Marquez's mother and brother came into the courtroom as the hearing was nearing its end. They sat in the front row and watched quietly and declined to talk to reporters afterward.

Earlier, Marquez shuffled into court with his ankles and hands cuffed, his thick frame filling out a white jumpsuit. He had a slight smile and at times whispered and nodded with his attorneys. At other times, he appeared bored, swiveling his chair from side to side and looking at the ceiling. A U.S. marshal sat close behind him.

Marquez is charged with conspiring to provide material support to terrorists in abandoned plans for attacks in 2011 and 2012. The count stems from plans Marquez had with Farook to use pipe bombs and guns to kill people at the college they attended and those stuck in rush-hour traffic on a California freeway, prosecutors say in court documents. The plots fizzled, and they never acted.

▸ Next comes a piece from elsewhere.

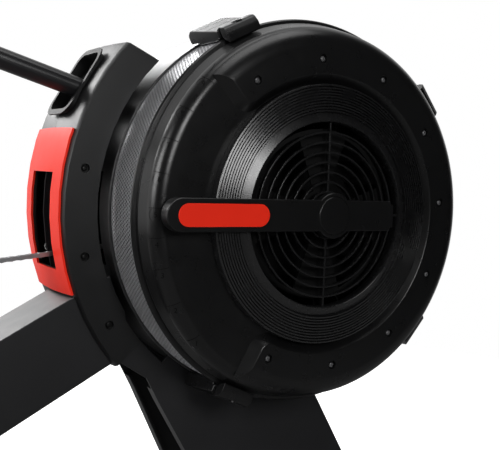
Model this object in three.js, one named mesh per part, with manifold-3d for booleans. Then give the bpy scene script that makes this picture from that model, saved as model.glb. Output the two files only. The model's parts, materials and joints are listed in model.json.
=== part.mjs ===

Marquez also is charged with illegally buying the rifles the shooters used in the attack and visa fraud stemming from his marriage to a Russian woman that prosecutors say was a sham. He faces up to 35 years in prison if convicted of all the charges.

His court-appointed attorney has declined to comment. Marquez's mother has called him a good person who was nothing more than friends with the man who carried out the massacre with his wife.

In his initial court appearance Thursday, Marquez looked disheveled. His hair flopped over his forehead, there was stubble on his face, and the pockets of his black pants were turned out. He appeared calm and showed no emotion as he gave one-word answers to the judge.

Farook and his wife, Tashfeen Malik, used guns that Marquez bought years ago to kill 14 people at an annual training of Farook's health department co-workers on Dec. 2, authorities say. The couple later died in a shootout with law enforcement.